BMKG mengidentifikasi beberapa wilayah yang mulai mengalami kemarau sejak April, antara lain:

  • Lampung bagian timur
  • Pesisir utara Jawa bagian barat
  • Pesisir Jawa Timur
  • Sebagian Bali
  • Nusa Tenggara Barat
  • Nusa Tenggara Timur

Memasuki bulan Mei, musim kemarau akan meluas ke:

  • Sebagian kecil wilayah Sumatra
  • Sebagian besar Jawa Tengah hingga Jawa Timur
  • Kalimantan Selatan
  • Papua bagian selatan

“Awal musim kemarau umumnya berkaitan erat dengan peralihan angin monsun Asia atau angin daratan beralih menjadi angin monsun Australia yang aktif,” ujar Dwikorita.

BMKG Imbau Petani Ubah Pola Tanam

BMKG meminta para petani untuk menyesuaikan jadwal tanam sesuai dengan pola kemarau yang berbeda-beda di setiap wilayah. Dwikorita menyarankan agar petani memilih varietas tanaman yang tahan kekeringan dan mengelola air secara lebih efisien, khususnya di daerah yang diprediksi akan mengalami kemarau lebih kering dari biasanya.

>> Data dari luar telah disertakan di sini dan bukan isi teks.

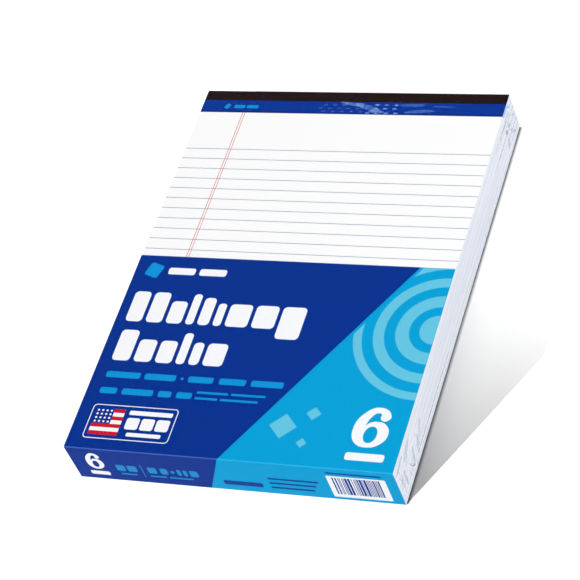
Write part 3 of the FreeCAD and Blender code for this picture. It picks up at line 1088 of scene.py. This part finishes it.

Sebaliknya, petani di daerah yang berpotensi mengalami kemarau lebih basah bisa memperluas lahan tanam agar produksi pertanian meningkat.

BMKG Minta Waspadai Karhutla

Selain sektor pertanian, BMKG juga meminta pihak berwenang untuk meningkatkan kewaspadaan terhadap potensi kebakaran hutan dan lahan (karhutla). Wilayah dengan curah hujan normal hingga di bawah normal menjadi daerah yang paling rawan.

Musim Kemarau 2025 Tak Sekering 2023

Deputi Bidang Klimatologi BMKG Ardhasena Sopaheluwakan menyatakan bahwa musim kemarau tahun ini tidak akan sekering tahun 2023. Ia menegaskan bahwa tidak adanya pengaruh kuat dari El Nino, La Nina, maupun IOD menjadikan kondisi iklim lebih stabil dan mendekati normal.

“Jadi utamanya adalah karena tidak adanya dominasi iklim global seperti El Nino, La Nina, dan IOD sehingga prediksi kami iklim tahun ini normal dan tidak sekering tahun 2023 yang berdampak pada banyak kebakaran hutan dan musim kemarau tahun 2025 cenderung mirip dengan kondisi musim kemarau tahun 2024,” kata Ardhasena.

Dengan kata lain, meskipun Indonesia menghadapi kemarau, masyarakat bisa mengelola dampaknya secara lebih baik jika mereka mempersiapkan diri sejak dini.